The app can be made to take over the entire screen, including the system menu bar (kiosk-style), so the user sees nothing except the choice they seek. The experience is the shortest and simplest path to putting the thing you want on the screen you want (as few as two taps), with no extraneous options or flashy icons or symbols. Scrollable lists, screen transitions, and progress indicators make the experience feel premium and natural. The Flutter MaterialApp scaffolding made much of this a breeze to implement. I also wrote in timers to reset to an attractive home screen when idle, promoting our company logo.

Source selection
Destination selection
System power up screen

Something that caught me off guard was the Material Slider UI component. I’d been excited about the bonus that I could potentially control audio volume from the i/o controller as well, thanks to the Sony API. After optimizing the design of the app for a vertical orientation, I was disappointed to find that the pre-fab slider component only works horizontally, which will look and feel more clumsy on a vertically oriented device. I also think it is unintuitive to think about audio volume as being turned “left” or “right” rather than turning it “up” or “down”. UPDATE: There is now a vertical slider available


Finally, I added a magnetic charging adapter and a stand for the remote (smartphone).
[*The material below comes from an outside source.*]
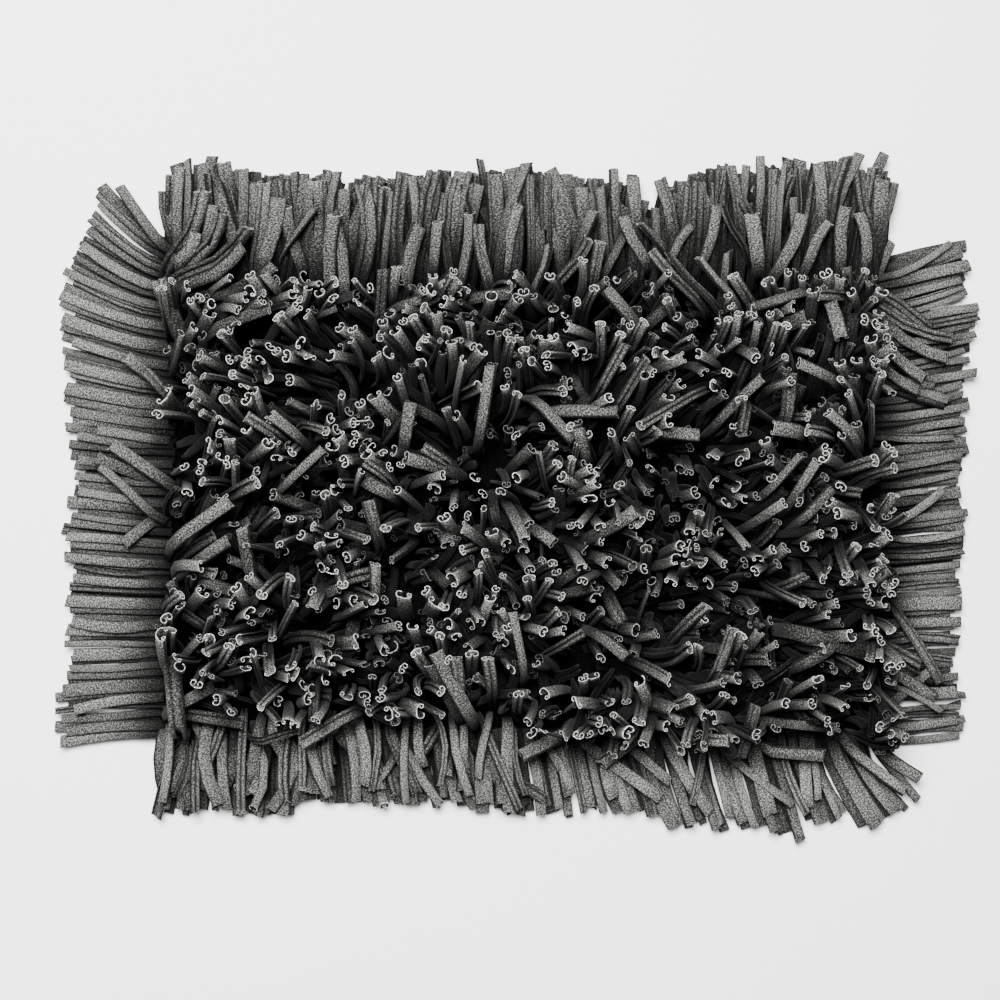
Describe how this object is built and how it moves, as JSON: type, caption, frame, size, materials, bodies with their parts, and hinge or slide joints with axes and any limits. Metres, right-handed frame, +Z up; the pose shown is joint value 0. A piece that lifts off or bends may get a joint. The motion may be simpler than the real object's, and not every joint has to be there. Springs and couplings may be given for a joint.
{
  "type": "snuffle mat",
  "caption": "Rectangular dog snuffle mat: a flat base with a thick leaning pile of curled jersey strips and a loose strip fringe on every side.",
  "frame": {"origin": "centre of the base sheet's underside, at the height of the floor", "axes": "+X along the mat's long side, +Y to its back edge, +Z up out of the pile"},
  "size_m": [0.5614, 0.4157, 0.0456],
  "materials": {
    "jersey": "heather charcoal cotton jersey, matt, with paler cut edges",
    "base_felt": "dense black needled felt, matt"
  },
  "bodies": {
    "root": {"backing": "base_felt", "pile": "jersey", "fringe_left": "jersey", "fringe_right": "jersey", "fringe_back": "jersey", "fringe_front": "jersey"}
  },
  "joints": []
}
Magnetic break-away USB power

I didn’t want the final beautiful product to be a cable-tethered phone laying on the table, or a discharging phone stashed in a drawer. Android system settings permit the display to remain perpetually illuminated while plugged in, so it always looks like what it is, and not like someone forgot their phone.

The stand and magnetic cable combine to give the finishing touch of a professional looking AV controller, inviting unfamiliar users to interact in familiar ways.